Ein Geburtstagsgeschenk besonderer Art hat Innenminister Thomas de Maiziere der Republik verehrt, die heute beinahe unbeachtet von der breiten Öffentlichkeit ihr 61. Wiegenfest feiert. In einem feinfühlig formulierten Jahresbericht über den Stand der Annäherung des ehemaligen Westens Deutschland an die Lebensumstände in der früheren Alt-DDR, die heute in aller Stille ihren Gründungstag begeht, zog de Maiziere stellvertretend für den inzwischen abgeschafften Ostbeauftragter der Bundesregierung erfolgreich Bilanz über die fortschreitende Annäherung der Lebensumstände im geeinten Deutschland.
"Nach 20 Jahren können wir, ohne die Probleme zu verschleiern, stolz sein auf das, was die Menschen in Ost und West erreicht haben“, sagte de Maizière, der seinem Vetter Lothar kurz nach dessen Wahl zum DDR-Ministerpräsidenten einen Kontakt zum damals noch nicht als Parteispendensammler verrufenen Kanzler Helmut Kohl hergestellt hatte und dafür mit einem Platz im Kabinett des ersten sächsischen Ministerpräsidenten Biedenkopf belohnt worden war.
Die Deutsche Einheit sei „erwachsen geworden“ und „eine große Erfolgsgeschichte“, sagte der Ostexperte, zu dessen großen Verdiensten Beobachter seinen Einsatz für die Landesbank Sachsen zählen, die unter seiner Ägide Milliarden in ausländischen Zweckgesellschaften versenken konnte.

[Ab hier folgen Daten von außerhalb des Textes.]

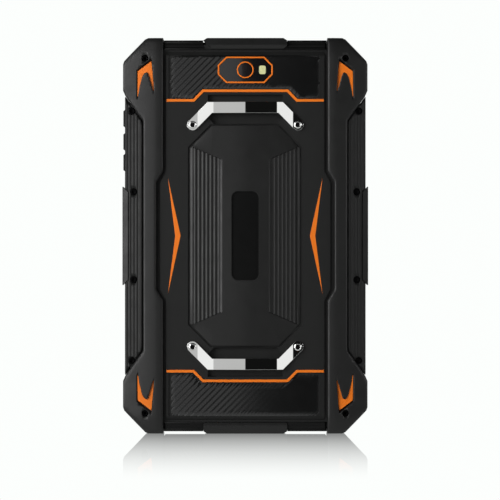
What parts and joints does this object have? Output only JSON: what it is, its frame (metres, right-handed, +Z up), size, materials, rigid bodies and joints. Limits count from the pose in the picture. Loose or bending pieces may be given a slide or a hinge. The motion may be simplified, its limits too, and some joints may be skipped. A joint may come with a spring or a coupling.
{
  "type": "rugged tablet data collector",
  "caption": "Rugged handheld tablet data collector with rubber corner bumpers, camera, side keys, port cover and two steel hand-strap brackets on its back.",
  "frame": {"origin": "below the middle of the case, on the surface that the upright tablet stands on", "axes": "+Z up along the case's height, +Y out of the screen, -Y out of the back with the strap brackets, +X to the right seen from the back"},
  "size_m": [0.1406, 0.018, 0.226],
  "materials": {
    "case_plastic": "fine moulded grain",
    "bumper_rubber": "matte, slightly rough",
    "pad_rubber": "matte",
    "panel_plastic": "satin with slanting ribs",
    "label_film": "satin film",
    "orange_trim": "satin",
    "window_black": "gloss",
    "lens_glass": "coated",
    "flash_plastic": "clear, pale yellow",
    "chrome": "polished",
    "screw_steel": "black zinc plated",
    "screen_glass": "hardened, gloss",
    "lcd": "satin",
    "magnesium": "die cast",
    "seal_rubber": "matte",
    "battery_film": "satin film",
    "board_green": "solder mask",
    "tin_plate": "tin plated",
    "component_black": "moulded",
    "ceramic": "fired ceramic",
    "polyimide": "film",
    "led_phosphor": "satin"
  },
  "bodies": {
    "housing": {"rear_cover": "case_plastic", "front_frame": "case_plastic", "chassis": "magnesium", "housing_seal": "seal_rubber", "bumper_left": "bumper_rubber", "bumper_right": "bumper_rubber", "rib_rail_left": "case_plastic", "rib_rail_right": "case_plastic", "side_insert_left": "bumper_rubber", "side_insert_right": "bumper_rubber", "top_edge_trim": "case_plastic", "bottom_edge_trim": "case_plastic", "bottom_guard": "bumper_rubber", "palm_pad": "pad_rubber", "label_plate": "label_film", "texture_panel_top": "panel_plastic", "texture_panel_bottom": "panel_plastic", "trim_line_top": "orange_trim", "trim_line_bottom": "orange_trim", "chevron_left": "orange_trim", "chevron_right": "orange_trim", "claw_top_left": "orange_trim", "claw_top_right": "orange_trim", "claw_bottom_left": "orange_trim", "claw_bottom_right": "orange_trim", "camera_frame": "orange_trim", "camera_window": "window_black", "lens_ring": "orange_trim", "lens_glass": "lens_glass", "camera_module": "component_black", "flash_lens": "flash_plastic", "flash_led": "led_phosphor", "strap_bracket_top": "chrome", "strap_bracket_bottom": "chrome", "bracket_screws": "chrome", "corner_screws": "screw_steel", "rail_screws": "screw_steel", "touch_glass": "screen_glass", "display_gasket": "seal_rubber", "lcd_panel": "lcd", "display_flex": "polyimide", "battery_pack": "battery_film", "main_board": "board_green", "shield_cans": "tin_plate", "board_screws": "tin_plate", "usb_c_receptacle": "tin_plate", "audio_jack": "component_black", "card_socket": "tin_plate", "speaker": "component_black", "vibration_motor": "tin_plate", "gnss_antenna": "ceramic", "key_board": "board_green", "key_domes": "tin_plate", "front_camera": "component_black", "cover_anchor": "bumper_rubber"},
    "port_cover": {"port_cover": "bumper_rubber"},
    "power_key": {"power_key": "case_plastic"},
    "volume_up_key": {"volume_up_key": "case_plastic"},
    "volume_down_key": {"volume_down_key": "case_plastic"}
  },
  "joints": [
    {"name": "port_cover_hinge", "type": "hinge", "parent": "housing", "child": "port_cover", "pos_m": [0.022, 0, 0.2257], "axis": [0, 1, 0], "range_deg": [0, 110]},
    {"name": "power_key_press", "type": "slide", "parent": "housing", "child": "power_key", "axis": [1, 0, 0], "range_m": [0, 0.0004], "stiffness_N_per_m": 2500, "springref_m": -0.0002},
    {"name": "volume_up_key_press", "type": "slide", "parent": "housing", "child": "volume_up_key", "axis": [1, 0, 0], "range_m": [0, 0.0004], "stiffness_N_per_m": 2500, "springref_m": -0.0002},
    {"name": "volume_down_key_press", "type": "slide", "parent": "housing", "child": "volume_down_key", "axis": [1, 0, 0], "range_m": [0, 0.0004], "stiffness_N_per_m": 2500, "springref_m": -0.0002}
  ]
}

Das wäre zu Zeiten der alten BRD ungestraft nie denkbar gewesen, gehörte aber in der DDR zum guten Ton: Schlugen verdientvolle Funktionäre über die Stränge, wurden sie meist befördert, um Schaden von der Partei abzuwenden.
So habe sich, berichtet de Maizière, die Lebensqualität im Westen der
im Osten weiter angenähert. Die Wiedervereinigung als bloßen Anschluss zu bezeichnen – wie es jüngst der brandenburgische Ministerpräsident Matthias Platzeck (SPD) getan hatte – nannte de Maizière „historisch nicht korrekt und nicht in Ordnung“. Der Minister unterstrich, dass sich 1990 insbesondere auch die Menschen im Osten eine schnelle Vereinigung gewünscht hätten, im Westen habe man damals zum Teil neidisch auf die sozialistischen Errungenschaften wie Kindergartenplätze, grüner Pfeil und gemeinsame Sozialversicherung geschaut. Auch der höhere Gemeinsinn der Ostdeutschen, die angesichts staatlicher Allmacht gern zusammenrückten und grillten, statt sich zu wehren, sei in Wuppertal, Worpswede und Wiesbaden lange eifersüchtig bestaunt worden, fände aber nun dort auch immer mehr Nachahmer, die wie beständig sinkende Wahlbeteiligung belege.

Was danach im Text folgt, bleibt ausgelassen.